* begin STORED DATA *

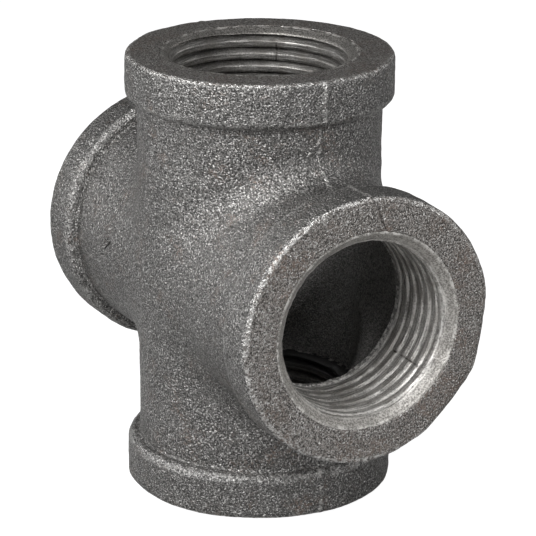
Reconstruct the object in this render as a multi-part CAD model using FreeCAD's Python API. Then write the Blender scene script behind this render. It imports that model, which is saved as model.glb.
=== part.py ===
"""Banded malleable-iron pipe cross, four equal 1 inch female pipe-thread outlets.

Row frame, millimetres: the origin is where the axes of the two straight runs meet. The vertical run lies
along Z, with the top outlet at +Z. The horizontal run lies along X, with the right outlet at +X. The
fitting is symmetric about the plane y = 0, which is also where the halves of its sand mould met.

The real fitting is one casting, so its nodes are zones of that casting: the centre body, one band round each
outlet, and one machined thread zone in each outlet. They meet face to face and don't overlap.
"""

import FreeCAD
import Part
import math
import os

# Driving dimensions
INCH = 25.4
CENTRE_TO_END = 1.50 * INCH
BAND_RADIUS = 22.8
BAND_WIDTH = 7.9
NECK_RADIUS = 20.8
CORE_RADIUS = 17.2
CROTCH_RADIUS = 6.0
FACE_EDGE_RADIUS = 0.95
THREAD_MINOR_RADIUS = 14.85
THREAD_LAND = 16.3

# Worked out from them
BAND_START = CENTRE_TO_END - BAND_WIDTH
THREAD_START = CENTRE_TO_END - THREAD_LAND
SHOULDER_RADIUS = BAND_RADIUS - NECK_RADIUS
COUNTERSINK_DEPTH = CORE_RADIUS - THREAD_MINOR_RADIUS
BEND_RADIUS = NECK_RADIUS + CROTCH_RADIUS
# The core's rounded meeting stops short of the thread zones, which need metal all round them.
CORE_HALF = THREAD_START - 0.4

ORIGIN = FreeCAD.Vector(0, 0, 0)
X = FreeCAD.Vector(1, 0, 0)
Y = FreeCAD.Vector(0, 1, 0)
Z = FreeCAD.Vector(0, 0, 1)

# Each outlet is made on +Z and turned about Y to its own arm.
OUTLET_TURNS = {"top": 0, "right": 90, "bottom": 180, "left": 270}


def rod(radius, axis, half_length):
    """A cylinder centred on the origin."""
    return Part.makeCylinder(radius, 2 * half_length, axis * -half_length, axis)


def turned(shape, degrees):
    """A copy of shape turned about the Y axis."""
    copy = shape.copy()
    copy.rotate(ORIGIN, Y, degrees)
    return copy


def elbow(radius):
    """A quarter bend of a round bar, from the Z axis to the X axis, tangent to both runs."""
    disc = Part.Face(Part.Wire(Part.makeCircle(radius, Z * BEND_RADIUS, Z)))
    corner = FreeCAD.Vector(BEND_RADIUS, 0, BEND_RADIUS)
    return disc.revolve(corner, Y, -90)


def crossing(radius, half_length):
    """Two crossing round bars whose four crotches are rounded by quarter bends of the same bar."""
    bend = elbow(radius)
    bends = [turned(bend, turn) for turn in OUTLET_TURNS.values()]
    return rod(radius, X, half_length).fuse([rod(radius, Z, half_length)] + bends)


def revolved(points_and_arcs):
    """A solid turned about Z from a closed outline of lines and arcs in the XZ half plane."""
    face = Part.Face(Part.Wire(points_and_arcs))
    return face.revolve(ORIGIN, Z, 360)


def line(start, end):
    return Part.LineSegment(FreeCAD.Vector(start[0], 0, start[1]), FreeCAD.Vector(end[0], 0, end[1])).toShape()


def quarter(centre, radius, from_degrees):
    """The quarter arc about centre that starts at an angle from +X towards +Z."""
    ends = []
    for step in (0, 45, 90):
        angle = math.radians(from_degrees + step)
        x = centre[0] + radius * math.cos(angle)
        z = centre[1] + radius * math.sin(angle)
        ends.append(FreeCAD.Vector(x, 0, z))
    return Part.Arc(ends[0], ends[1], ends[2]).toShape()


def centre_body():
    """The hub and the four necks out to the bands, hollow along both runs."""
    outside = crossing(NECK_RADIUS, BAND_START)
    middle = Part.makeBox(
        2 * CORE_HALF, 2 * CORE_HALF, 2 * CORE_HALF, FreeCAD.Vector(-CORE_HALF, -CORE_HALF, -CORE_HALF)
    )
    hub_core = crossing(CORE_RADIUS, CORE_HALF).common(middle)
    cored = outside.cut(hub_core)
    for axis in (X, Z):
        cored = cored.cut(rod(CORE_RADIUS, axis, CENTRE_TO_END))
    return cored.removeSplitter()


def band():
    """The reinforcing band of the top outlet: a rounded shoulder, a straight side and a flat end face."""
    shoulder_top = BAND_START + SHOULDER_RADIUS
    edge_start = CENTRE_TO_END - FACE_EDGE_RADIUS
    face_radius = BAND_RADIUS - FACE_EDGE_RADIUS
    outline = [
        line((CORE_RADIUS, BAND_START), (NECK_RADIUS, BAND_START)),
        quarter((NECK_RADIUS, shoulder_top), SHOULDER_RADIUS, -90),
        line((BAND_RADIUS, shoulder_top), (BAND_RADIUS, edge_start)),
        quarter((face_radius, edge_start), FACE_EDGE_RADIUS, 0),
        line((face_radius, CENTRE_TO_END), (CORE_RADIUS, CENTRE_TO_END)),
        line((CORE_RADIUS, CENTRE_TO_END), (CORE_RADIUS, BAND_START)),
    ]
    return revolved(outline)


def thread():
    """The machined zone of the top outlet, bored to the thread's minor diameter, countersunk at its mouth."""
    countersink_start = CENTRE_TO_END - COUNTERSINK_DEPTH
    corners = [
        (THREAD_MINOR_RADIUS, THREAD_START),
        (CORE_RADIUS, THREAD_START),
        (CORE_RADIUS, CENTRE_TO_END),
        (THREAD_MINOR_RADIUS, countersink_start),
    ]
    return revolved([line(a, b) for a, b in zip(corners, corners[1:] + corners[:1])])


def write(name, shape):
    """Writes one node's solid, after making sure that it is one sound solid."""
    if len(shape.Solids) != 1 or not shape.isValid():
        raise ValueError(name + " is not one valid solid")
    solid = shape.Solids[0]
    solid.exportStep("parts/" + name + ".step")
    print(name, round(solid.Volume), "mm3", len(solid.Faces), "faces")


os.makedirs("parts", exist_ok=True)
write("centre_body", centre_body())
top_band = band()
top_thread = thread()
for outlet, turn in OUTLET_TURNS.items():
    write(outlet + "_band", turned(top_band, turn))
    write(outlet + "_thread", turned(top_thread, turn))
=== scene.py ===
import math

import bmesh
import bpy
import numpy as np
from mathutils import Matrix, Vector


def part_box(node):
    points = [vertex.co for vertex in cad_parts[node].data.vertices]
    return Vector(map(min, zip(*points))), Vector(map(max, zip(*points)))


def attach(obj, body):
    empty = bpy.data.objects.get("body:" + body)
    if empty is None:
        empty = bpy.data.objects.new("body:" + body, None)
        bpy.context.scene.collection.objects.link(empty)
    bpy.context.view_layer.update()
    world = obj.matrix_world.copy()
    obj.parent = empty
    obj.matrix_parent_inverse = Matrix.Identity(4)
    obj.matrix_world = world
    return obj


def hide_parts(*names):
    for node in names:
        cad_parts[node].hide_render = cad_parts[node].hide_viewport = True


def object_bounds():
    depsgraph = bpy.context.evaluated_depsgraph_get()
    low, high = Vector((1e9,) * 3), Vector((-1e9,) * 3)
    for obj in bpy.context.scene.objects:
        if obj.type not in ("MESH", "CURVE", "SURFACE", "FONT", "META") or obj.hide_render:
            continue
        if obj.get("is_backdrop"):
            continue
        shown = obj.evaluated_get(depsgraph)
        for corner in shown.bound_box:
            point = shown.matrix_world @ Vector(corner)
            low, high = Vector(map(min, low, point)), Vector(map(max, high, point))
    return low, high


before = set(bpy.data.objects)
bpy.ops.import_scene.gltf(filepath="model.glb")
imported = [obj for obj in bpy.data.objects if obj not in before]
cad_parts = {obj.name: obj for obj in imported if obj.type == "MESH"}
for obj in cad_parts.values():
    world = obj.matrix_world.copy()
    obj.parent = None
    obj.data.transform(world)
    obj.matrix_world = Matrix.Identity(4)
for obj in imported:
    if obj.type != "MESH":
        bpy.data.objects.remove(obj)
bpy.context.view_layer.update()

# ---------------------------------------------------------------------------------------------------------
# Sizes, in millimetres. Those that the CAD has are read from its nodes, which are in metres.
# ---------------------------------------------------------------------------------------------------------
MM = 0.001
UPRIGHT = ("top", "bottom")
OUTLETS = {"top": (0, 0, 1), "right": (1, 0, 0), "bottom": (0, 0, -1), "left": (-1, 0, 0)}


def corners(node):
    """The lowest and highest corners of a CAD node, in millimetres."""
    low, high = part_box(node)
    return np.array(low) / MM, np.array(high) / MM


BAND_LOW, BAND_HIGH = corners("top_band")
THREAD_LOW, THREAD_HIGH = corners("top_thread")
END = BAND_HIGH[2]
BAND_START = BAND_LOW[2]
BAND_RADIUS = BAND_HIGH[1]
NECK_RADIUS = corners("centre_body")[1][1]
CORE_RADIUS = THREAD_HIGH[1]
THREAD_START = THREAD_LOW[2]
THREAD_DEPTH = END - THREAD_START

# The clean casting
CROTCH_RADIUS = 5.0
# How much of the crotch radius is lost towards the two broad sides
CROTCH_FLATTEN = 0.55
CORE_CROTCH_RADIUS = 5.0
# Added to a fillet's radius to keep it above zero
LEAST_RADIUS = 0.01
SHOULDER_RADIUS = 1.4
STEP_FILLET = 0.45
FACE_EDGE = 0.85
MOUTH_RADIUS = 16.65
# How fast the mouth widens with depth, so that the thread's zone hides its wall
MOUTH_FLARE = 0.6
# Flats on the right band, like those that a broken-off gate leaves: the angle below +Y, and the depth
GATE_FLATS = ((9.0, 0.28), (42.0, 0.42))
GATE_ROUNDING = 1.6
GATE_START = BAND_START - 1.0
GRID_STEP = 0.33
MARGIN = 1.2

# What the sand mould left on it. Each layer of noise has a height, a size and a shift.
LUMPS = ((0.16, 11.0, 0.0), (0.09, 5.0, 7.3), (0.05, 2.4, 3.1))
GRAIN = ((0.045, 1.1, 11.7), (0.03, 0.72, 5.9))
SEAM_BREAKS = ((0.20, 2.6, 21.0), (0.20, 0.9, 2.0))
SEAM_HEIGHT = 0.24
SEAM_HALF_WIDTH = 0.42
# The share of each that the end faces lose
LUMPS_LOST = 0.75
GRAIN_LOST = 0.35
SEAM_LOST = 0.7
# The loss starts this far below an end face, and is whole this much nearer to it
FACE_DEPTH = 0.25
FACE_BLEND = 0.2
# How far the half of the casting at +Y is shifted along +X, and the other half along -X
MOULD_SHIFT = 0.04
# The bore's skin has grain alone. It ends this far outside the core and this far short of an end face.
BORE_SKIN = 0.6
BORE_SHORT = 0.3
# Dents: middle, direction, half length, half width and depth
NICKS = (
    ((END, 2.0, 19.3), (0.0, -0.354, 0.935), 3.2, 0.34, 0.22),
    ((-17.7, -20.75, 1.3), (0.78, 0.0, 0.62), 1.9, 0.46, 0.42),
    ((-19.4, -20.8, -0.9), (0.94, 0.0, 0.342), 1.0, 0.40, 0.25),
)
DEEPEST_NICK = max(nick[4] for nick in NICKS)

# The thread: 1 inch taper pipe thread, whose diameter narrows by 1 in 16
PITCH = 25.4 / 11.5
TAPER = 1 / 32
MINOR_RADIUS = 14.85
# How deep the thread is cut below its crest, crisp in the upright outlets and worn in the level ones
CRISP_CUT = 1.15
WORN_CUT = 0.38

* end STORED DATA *

Identify which lines contain the word "this" and copy each one.

Reconstruct the object in this render as a multi-part CAD model using FreeCAD's Python API. Then write the Blender scene script behind this render. It imports that model, which is saved as model.glb.
# The loss starts this far below an end face, and is whole this much nearer to it
# The bore's skin has grain alone. It ends this far outside the core and this far short of an end face.